The book focuses on a manufacturing plant. Basically, there are different stations in the manufacturing process. Each makes a different part of the widget. To get more widgets through the system, the bottlenecks need to be sniffed out and addressed. The premise of the book is that the only activity that matters is that which supports the goal, in this case of getting more widgets out the door so the company can make more money. Anything that doesn’t contribute to getting widgets out the door is just wasted effort.

Applying Theory of Constraints to staffing

So how do we apply the Theory of Constraints to staffing? Software development is a complex manufacturing system. Instead of relying on building physical widgets, developers create code that is ultimately assembled into a product. Imagine a simple case where there are two software development teams, a quality assurance team, and a regressions team. To get a product out the door, each team must contribute their piece.

system

In this system, if the first software team is capable of delivering 7 widgets, the second software team 5 widgets, the QA team 3 widgets, and the regression team 4 widgets, then the overall output through the system is 3 widgets.

This is obviously a simplistic model where everything is dependent on every team. In a real environment, you would have multiple production flows through the system, each with a different set of dependencies and capacities.

How headcount allocation usually works

Most people don’t realize how headcount planning actually works in many companies. You probably imagine that there is some system to determine which heads are the most valuable. Maybe roadmaps are scrutinized and skills gaps identified. It could be that there is some advanced balancing math to make sure that each team stays in perfect harmony with surrounding teams.

In reality, that just isn’t the case. Most companies do their roadmap planning 12 to 18 months in advance, but budget planning typically only happens at the end of each year. Sure, budget plans include three-year projections, but they are redone every year so that most companies really operate year-by-year. So if the roadmaps are set before the headcount planning is complete, how does headcount allocation work?

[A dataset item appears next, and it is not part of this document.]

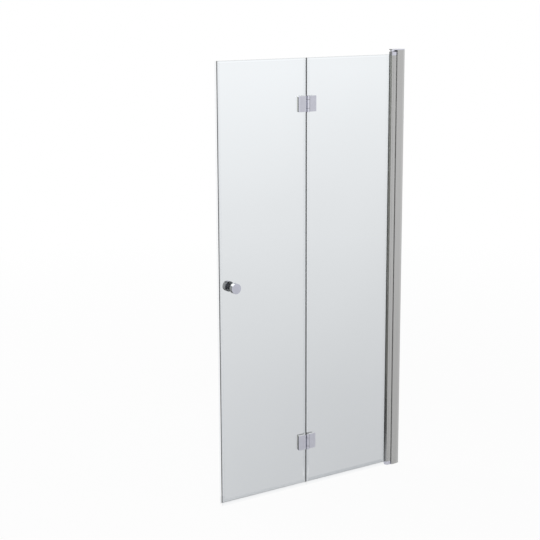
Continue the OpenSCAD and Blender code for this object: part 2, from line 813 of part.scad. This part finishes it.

Most managers have a solid understanding of overall demand-capacity gaps. That is to say that they know how much most teams are asked to do and understand how much they are actually capable of doing. The delta between the two is the gap. If you know the gaps, it is pretty straightforward to close them.

Demand and capacity

The problem with this model is that each team will experience a different capacity gap depending largely on what is upstream.

system2

Using the same model as previous, imagine that there are 13 input requests to the first team in the chain. That team has the capacity to do 7 things, so they see a gap of 6. The second team only gets a demand of 7 (based on what is actually coming through the system), so their gap is 2. The third team sees a gap of 2, and the regression team actually has a surplus because they are positioned immediately following the bottleneck resource.

Headcount planning tends to be done based on gaps, in which case the first team sees by far the biggest gap. So when spreading out new heads, the easy thing to do is to give more heads to the first software team. Of course, even if you add 20 heads to the first software team, the total throughput in the system is the same.

The first head added to the system should be to the QA team to increase capacity to 4. The next step is almost unconscionable—you would add a head to the QA team again and then to the team operating with a surplus to get the throughput to 5. After that you would spread resources across the three bottleneck teams. In fact, the team with the biggest gap ought not get a resource until 9 resources have been allocated.

Easier said than done

When the systems are easy and dependencies clear, this is pretty straightforward. But most companies don’t understand their manufacturing line very well. It is far easier to look at supply and demand and then to close gaps. And then most teams have a sense of fairness, so they tend to distribute heads evenly across teams in an attempt to placate the more personal ambitions of their managers.

But if Goldratt is right, and the key to success is subordinating everything to the bottleneck resource, managing without knowing the bottleneck is like driving blind. The first thing to do is to identify the different production workflows in your group or company. This is not an easy task. Chances are that you need to look at historical data and map dependencies between teams.

Once you have the dependencies, then you need to look at historical demand and capacity. Remember that the team’s capacity is not how many people are in the team but rather the team’s ability to get stuff out. If it takes 2 people to get a feature out, then the meaningful number is the features, not the headcount. If you measure throughput as a function of headcount, you will find rather unsurprisingly that the headcount in equals the headcount out.

Finally, remember that this is not meant to be overly precise (at least not at the outset). The objective is to gain understanding and then start to work to identify the bottleneck. As you clear one bottleneck, another will always present itself, so this is more an iterate paradigm than a final solution. But your job should be to sniff out these bottlenecks and to unblock them to constantly increase the throughput in the system.

The bottom line

The ideas here are extremely simple and yet most groups and companies intuit their way through headcount planning. Some of our bottom’s up roll-ups fool us into thinking that we have way more command over where resources are allocated and needed than we really do. Don’t fall victim to false security. Instead, take a look at your actual workflows and map out where things flow. Let the data guide you and you will be way ahead of the game.

[Today’s fun fact: Rats and mice are ticklish, and they will laugh when tickled. That is just weird.]